Essa vontade de amar de coração escancarado é a motivação por detrás da criação do blog “Verbum Tactus”, que veio trazer um espaço para partilha de textos e ideias. Os leitores mais atentos terão, acredito, tido a curiosidade de procurar o significado dessa expressão, em latim, que escolhi para dar nome a esta nossa plataforma de diálogo. Tiveram? Se não, este é um bom momento para refletir sobre. Deixo uma pista, em jeito de convite: leiam o "Mote" (carregar na palavra sublinhada para abrir a página) do Verbum Tactus.
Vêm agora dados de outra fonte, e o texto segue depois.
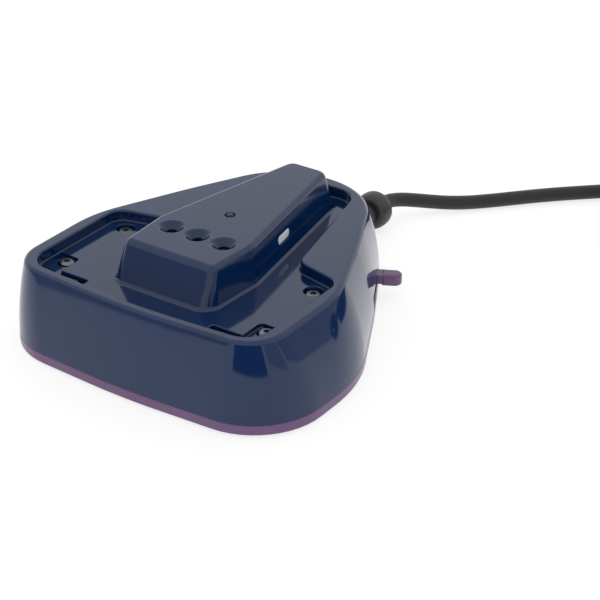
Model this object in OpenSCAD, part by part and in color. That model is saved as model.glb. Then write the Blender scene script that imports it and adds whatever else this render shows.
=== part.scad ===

Este pequeno texto que fala, poeticamente, dessa missão de amor e gratidão, como “O toque do sinal dado pelo verbo que chama para a ação, qual cornetas ou clarins de um regimento  (toque de alvorada, toque de recolher, toque para pensar, toque para sentir, toque para agir).”



Com amor,



* Ballerina (BailarinaPOR ou A BailarinaBRA) é um filme de animação franco-canadiano dos géneros aventura e comédia musical, realizado e escrito por Éric Summer, Éric Warin, Carol Noble e Laurent Zeitoun, com a banda sonora composta por Klaus Badelt e as vozes interpretadas por Camille Cottin, Malik Bentalha, Kaycie Chase e Magali Barney.

** Raciocínio e desenvolver futuramente.